● **What is asked**: Restate, exactly and only, the lines from the first through the line containing "adhesive_inset = 1.5".

***** Collected material

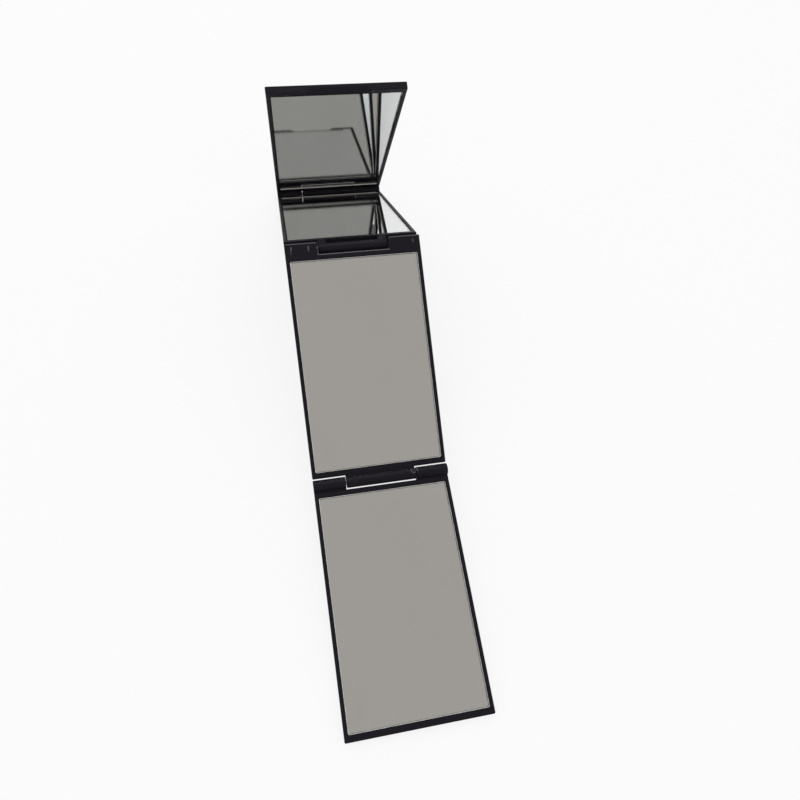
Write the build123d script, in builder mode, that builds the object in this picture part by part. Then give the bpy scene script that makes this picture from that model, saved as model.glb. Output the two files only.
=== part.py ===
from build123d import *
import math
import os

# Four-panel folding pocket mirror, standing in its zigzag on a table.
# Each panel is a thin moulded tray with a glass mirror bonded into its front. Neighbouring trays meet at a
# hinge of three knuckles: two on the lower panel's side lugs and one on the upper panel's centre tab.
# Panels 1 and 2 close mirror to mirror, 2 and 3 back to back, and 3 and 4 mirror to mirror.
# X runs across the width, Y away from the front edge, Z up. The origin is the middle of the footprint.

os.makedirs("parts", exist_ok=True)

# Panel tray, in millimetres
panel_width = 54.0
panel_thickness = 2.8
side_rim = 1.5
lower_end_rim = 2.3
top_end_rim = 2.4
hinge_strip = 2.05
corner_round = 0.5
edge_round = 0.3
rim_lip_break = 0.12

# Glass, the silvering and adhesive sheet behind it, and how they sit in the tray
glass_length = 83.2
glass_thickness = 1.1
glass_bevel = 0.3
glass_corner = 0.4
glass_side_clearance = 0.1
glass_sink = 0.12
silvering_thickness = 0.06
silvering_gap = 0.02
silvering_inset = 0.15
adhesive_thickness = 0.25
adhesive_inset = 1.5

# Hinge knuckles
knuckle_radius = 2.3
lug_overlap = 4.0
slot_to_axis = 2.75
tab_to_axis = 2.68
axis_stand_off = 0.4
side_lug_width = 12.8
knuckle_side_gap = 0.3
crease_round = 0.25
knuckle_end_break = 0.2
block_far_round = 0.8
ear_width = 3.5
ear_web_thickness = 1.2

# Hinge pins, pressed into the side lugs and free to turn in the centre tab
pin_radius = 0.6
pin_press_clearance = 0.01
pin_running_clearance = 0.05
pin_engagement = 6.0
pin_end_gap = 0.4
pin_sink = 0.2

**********

● **Output**:
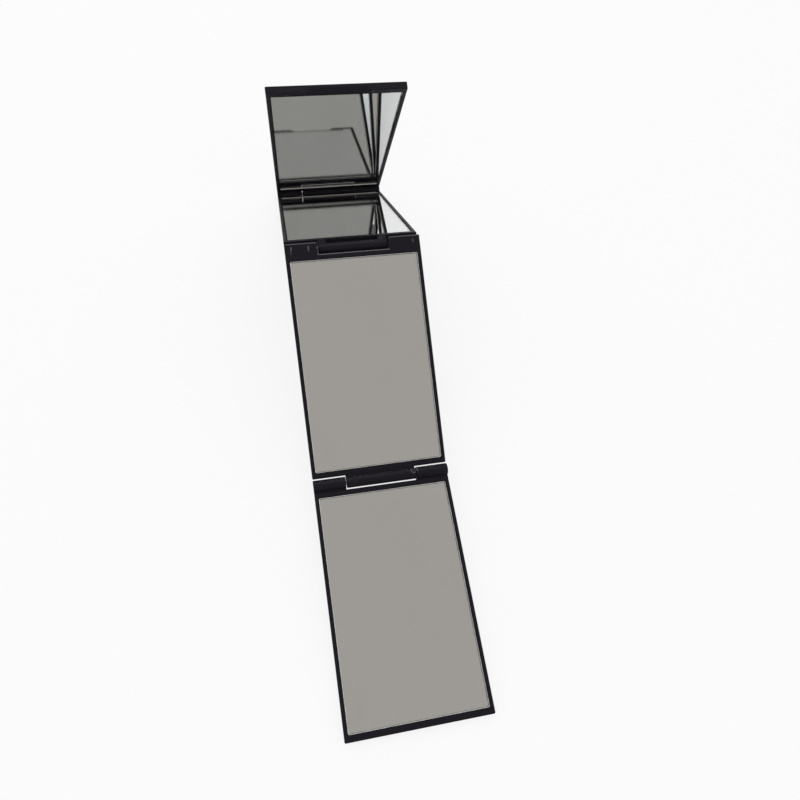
Write the build123d script, in builder mode, that builds the object in this picture part by part. Then give the bpy scene script that makes this picture from that model, saved as model.glb. Output the two files only.
=== part.py ===
from build123d import *
import math
import os

# Four-panel folding pocket mirror, standing in its zigzag on a table.
# Each panel is a thin moulded tray with a glass mirror bonded into its front. Neighbouring trays meet at a
# hinge of three knuckles: two on the lower panel's side lugs and one on the upper panel's centre tab.
# Panels 1 and 2 close mirror to mirror, 2 and 3 back to back, and 3 and 4 mirror to mirror.
# X runs across the width, Y away from the front edge, Z up. The origin is the middle of the footprint.

os.makedirs("parts", exist_ok=True)

# Panel tray, in millimetres
panel_width = 54.0
panel_thickness = 2.8
side_rim = 1.5
lower_end_rim = 2.3
top_end_rim = 2.4
hinge_strip = 2.05
corner_round = 0.5
edge_round = 0.3
rim_lip_break = 0.12

# Glass, the silvering and adhesive sheet behind it, and how they sit in the tray
glass_length = 83.2
glass_thickness = 1.1
glass_bevel = 0.3
glass_corner = 0.4
glass_side_clearance = 0.1
glass_sink = 0.12
silvering_thickness = 0.06
silvering_gap = 0.02
silvering_inset = 0.15
adhesive_thickness = 0.25
adhesive_inset = 1.5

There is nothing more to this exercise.